> [INSTRUCTIONS FOR THE TASK] Report the number of lines that hold the string "this". Leave out any other text.

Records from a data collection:
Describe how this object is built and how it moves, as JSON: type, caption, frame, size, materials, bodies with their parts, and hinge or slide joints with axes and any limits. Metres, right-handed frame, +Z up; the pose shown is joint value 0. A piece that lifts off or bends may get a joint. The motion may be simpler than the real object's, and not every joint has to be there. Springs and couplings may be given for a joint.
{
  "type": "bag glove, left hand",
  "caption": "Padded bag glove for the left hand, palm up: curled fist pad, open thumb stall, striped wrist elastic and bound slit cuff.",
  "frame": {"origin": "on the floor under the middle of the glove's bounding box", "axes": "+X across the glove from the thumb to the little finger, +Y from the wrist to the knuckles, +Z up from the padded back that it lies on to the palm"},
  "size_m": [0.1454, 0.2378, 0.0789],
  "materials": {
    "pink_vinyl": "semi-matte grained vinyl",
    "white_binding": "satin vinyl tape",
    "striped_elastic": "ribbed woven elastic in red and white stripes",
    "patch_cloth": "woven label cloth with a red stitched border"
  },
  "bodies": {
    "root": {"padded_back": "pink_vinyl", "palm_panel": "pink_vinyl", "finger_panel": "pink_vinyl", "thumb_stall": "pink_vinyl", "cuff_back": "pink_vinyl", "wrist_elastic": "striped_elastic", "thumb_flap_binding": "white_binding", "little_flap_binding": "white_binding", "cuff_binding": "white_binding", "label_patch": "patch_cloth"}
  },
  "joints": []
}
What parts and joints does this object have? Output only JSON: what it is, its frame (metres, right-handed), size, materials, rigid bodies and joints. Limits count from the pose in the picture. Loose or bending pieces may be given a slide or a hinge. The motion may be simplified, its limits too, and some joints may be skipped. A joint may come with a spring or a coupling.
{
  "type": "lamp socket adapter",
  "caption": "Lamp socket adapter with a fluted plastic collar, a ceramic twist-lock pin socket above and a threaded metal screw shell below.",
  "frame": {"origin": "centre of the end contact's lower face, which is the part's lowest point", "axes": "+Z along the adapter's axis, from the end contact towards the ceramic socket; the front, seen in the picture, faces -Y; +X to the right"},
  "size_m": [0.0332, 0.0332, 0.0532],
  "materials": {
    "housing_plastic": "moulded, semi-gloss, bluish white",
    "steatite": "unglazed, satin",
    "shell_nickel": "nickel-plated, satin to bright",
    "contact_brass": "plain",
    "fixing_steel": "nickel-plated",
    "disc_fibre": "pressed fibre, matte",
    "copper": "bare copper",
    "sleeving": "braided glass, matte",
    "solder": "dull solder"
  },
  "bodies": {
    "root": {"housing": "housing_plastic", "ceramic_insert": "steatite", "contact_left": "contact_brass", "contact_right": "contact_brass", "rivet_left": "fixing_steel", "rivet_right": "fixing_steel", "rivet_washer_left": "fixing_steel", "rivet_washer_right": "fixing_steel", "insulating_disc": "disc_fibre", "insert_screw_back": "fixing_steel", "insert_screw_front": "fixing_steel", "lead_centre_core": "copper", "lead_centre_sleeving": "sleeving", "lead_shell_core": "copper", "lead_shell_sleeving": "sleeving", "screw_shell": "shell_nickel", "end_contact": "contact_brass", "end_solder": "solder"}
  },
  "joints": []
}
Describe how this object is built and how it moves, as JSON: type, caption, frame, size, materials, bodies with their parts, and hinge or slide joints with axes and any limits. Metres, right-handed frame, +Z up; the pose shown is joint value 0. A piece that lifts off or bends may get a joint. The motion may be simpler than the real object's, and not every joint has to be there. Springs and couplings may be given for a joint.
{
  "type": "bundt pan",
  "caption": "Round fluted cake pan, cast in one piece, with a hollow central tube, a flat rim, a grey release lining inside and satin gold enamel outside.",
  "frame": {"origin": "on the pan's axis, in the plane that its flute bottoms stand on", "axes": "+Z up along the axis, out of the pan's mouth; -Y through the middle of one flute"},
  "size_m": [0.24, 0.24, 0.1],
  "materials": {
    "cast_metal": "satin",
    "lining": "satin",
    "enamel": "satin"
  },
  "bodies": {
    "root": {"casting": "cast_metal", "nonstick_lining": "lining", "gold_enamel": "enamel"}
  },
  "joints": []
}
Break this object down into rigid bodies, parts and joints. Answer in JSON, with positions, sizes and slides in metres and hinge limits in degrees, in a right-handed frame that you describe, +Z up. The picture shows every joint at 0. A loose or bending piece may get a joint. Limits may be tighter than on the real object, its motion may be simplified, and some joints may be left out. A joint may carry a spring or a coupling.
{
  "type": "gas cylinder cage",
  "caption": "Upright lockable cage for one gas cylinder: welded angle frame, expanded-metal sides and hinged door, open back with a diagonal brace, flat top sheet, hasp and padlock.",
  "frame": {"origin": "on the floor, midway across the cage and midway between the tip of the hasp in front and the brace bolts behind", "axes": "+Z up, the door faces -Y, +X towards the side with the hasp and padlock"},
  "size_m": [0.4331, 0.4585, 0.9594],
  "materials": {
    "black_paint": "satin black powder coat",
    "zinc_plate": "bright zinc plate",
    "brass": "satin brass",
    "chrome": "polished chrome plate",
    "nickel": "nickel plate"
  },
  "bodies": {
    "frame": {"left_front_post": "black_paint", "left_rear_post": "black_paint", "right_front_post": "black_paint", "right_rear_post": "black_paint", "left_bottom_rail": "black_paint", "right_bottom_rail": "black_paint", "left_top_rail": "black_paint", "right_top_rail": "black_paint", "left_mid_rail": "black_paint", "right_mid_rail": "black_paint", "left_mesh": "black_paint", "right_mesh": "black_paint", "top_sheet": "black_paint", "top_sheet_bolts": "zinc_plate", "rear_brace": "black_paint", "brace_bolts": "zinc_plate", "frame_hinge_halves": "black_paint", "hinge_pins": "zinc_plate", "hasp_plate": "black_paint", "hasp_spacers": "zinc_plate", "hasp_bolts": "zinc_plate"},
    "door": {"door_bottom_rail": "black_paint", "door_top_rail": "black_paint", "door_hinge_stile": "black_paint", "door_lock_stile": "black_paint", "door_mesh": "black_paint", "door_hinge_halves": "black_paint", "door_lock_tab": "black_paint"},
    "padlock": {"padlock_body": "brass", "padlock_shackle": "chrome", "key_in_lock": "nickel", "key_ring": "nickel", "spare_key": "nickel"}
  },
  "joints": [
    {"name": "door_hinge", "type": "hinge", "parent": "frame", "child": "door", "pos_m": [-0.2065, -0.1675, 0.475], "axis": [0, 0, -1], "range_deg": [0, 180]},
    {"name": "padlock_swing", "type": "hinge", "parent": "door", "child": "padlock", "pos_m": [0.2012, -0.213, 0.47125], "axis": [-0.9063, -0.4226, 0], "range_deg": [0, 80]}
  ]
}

> [EXPECTED OUTPUT] 4